Sunday, September 17, 2006

uma armadura vazia

Ainda era confuso o estado das coisas do mundo, no tempo remoto em que esta história se passa. Não era raro defrontar-se com nomes, pensamentos, formas e instituições a que não correspondia nada de existente. E, por outro lado, o mundo pululava de objetos e faculdades e pessoas que não possuíam nome nem distinção do restante. Era uma época em que a vontade e a obstinação de existir, de deixar marcas, de provocar atrito com tudo aquilo que existe, não era inteiramente usada, dado que muitos não faziam nada com isso - por miséria ou ignorância ou porque tudo dava certo para eles do mesmo jeito - e assim uma certa quantidade andava perdida no vazio.
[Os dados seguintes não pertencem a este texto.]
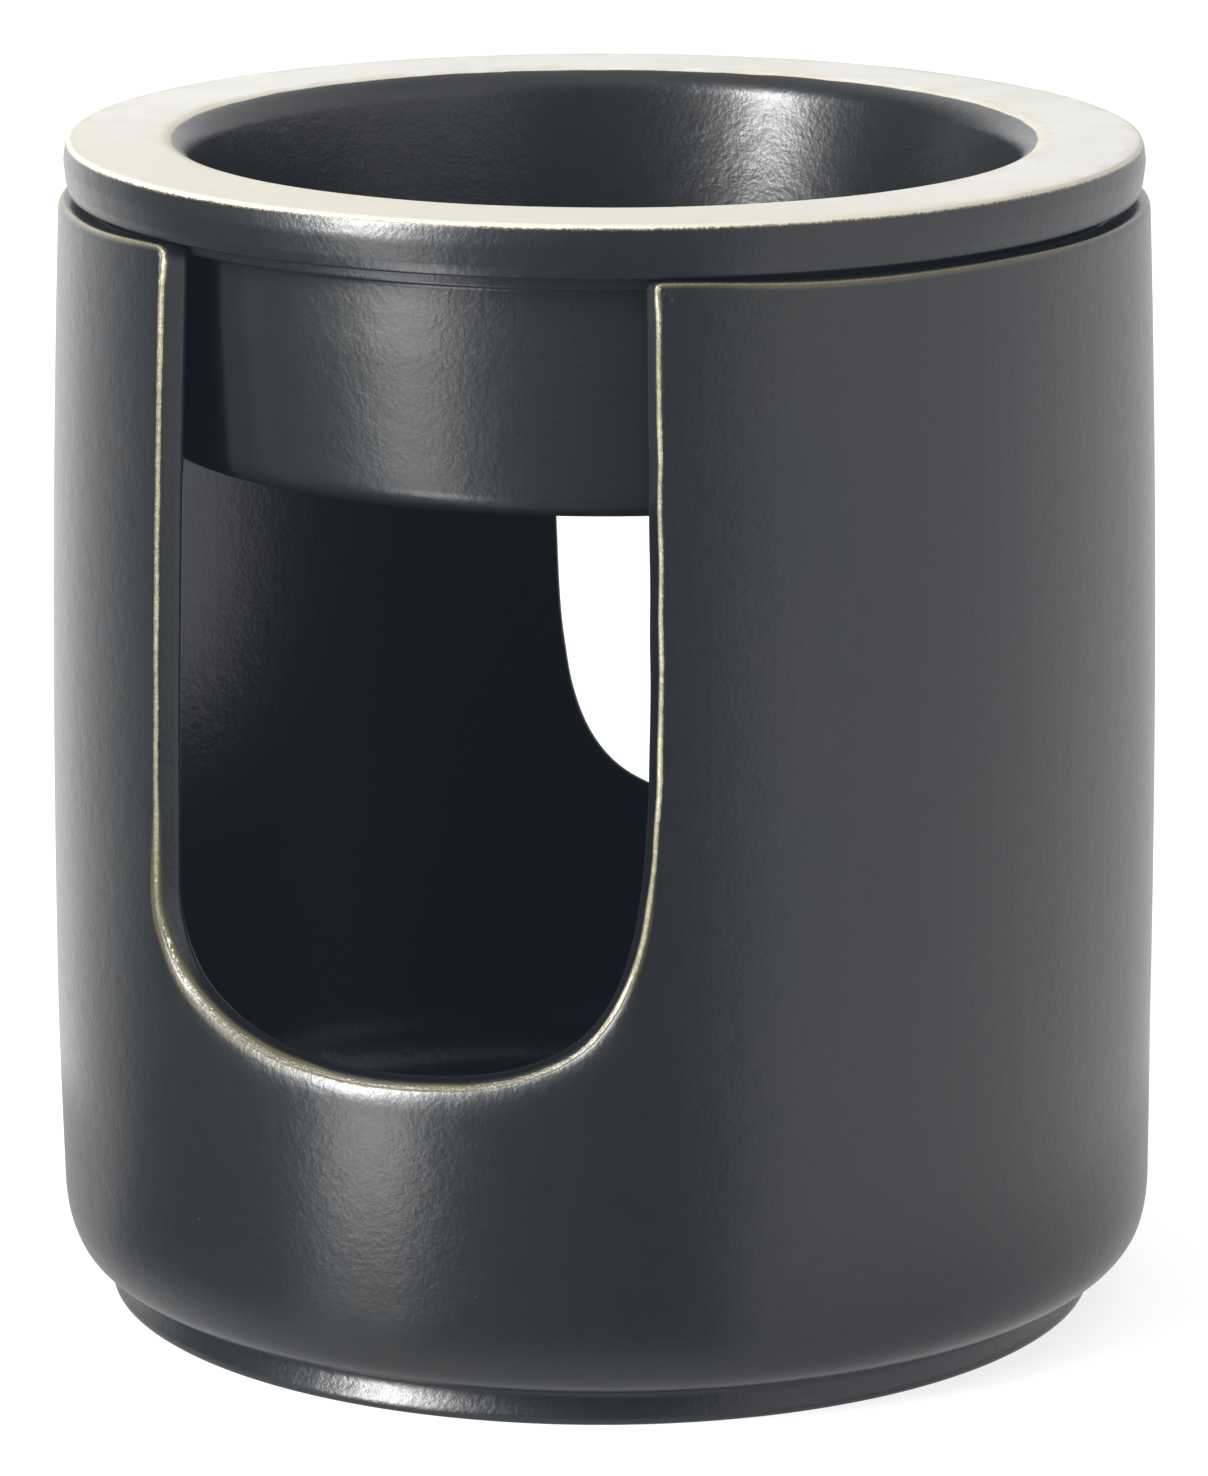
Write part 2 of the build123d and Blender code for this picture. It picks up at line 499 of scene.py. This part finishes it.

Podia até acontecer então que num ponto essa vontade e consciência de si, tão diluída, se condensasse, formasse um coágulo, como a imperceptível partícula de água se condensa em flocos de nuvem, e esse emaranhado, por acaso ou por instinto, tropeçasse num nome ou numa estirpe, como então havia muitos disponíveis, numa certa patente da organização militar, num conjunto de tarefas a serem executadas e de regras estabelecidas; e - sobretudo - numa armadura vazia, pois sem ela, com os tempos que corriam, até um homem que existia corria o risco de desaparecer, imaginem um que não existia... Assim havia começado a atuar Agilulfo dos Guildiverni e a esforçar-se para obter glórias.